Excerpted data ▸

━━━

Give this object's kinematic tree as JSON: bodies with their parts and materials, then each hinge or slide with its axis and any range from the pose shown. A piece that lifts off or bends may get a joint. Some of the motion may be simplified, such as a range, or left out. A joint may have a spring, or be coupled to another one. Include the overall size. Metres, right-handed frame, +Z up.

━━━

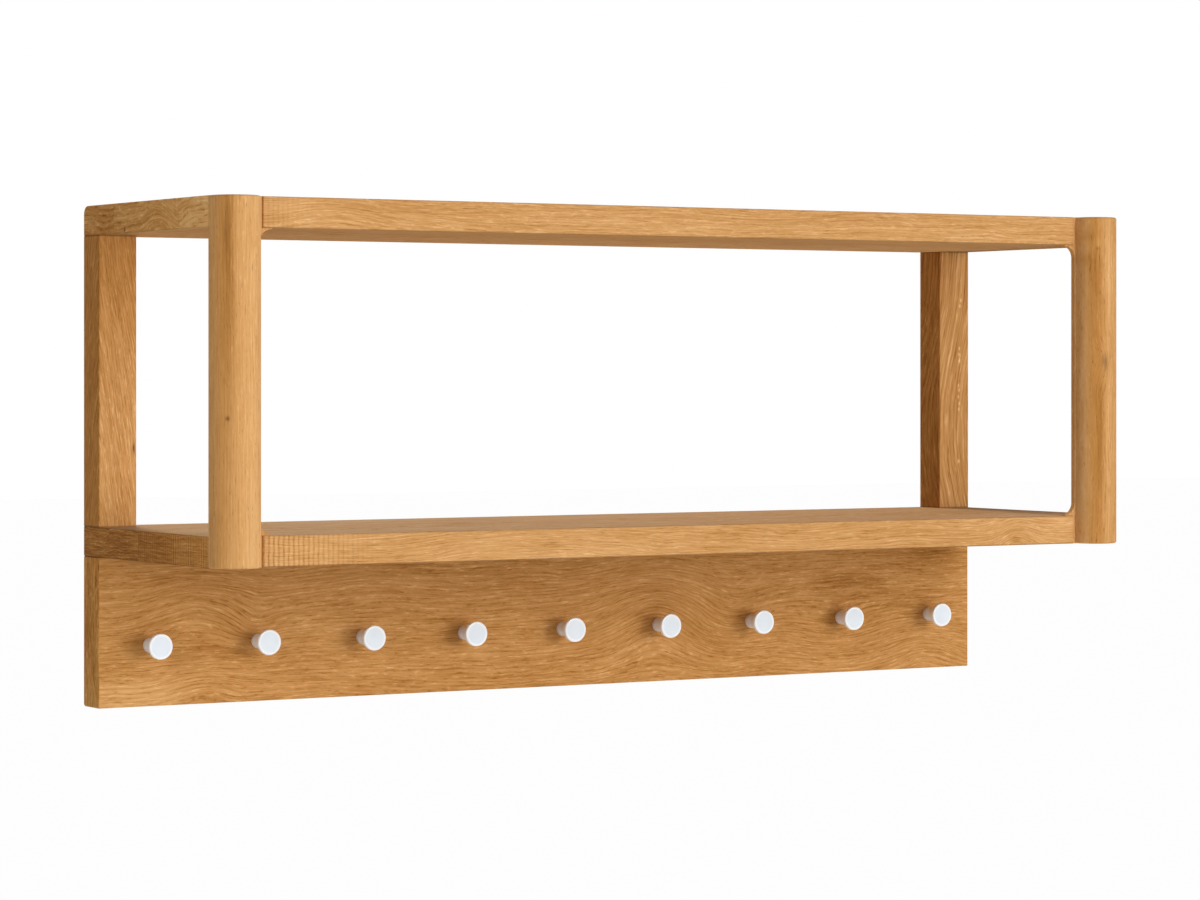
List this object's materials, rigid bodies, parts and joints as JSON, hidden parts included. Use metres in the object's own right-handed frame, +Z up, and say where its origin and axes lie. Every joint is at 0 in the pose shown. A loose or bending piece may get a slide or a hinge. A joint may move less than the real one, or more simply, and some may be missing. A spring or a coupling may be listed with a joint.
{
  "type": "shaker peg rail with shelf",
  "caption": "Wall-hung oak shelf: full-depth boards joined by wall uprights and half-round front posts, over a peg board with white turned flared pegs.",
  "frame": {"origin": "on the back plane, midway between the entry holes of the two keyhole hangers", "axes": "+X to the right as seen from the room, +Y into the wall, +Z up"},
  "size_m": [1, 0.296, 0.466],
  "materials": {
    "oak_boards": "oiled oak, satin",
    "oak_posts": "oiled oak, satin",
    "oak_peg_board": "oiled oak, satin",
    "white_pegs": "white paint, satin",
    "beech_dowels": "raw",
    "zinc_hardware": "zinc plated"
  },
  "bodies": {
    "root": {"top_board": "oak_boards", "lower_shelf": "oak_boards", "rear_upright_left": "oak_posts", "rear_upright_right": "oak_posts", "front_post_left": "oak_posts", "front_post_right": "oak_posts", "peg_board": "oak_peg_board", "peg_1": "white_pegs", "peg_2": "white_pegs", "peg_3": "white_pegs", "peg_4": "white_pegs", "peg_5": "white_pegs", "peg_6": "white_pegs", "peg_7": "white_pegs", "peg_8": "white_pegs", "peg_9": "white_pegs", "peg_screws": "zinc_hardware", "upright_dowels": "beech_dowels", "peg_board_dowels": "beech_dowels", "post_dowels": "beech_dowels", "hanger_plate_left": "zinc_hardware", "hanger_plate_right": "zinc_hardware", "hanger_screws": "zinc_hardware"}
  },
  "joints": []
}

━━━

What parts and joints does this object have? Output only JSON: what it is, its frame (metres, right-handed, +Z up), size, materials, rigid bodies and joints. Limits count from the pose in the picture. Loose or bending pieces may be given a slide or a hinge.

━━━

Requirement ▸
Determine the number of lines in the listing that contain the string "with". Write that number and nothing else.

Solution for this problem ▸
4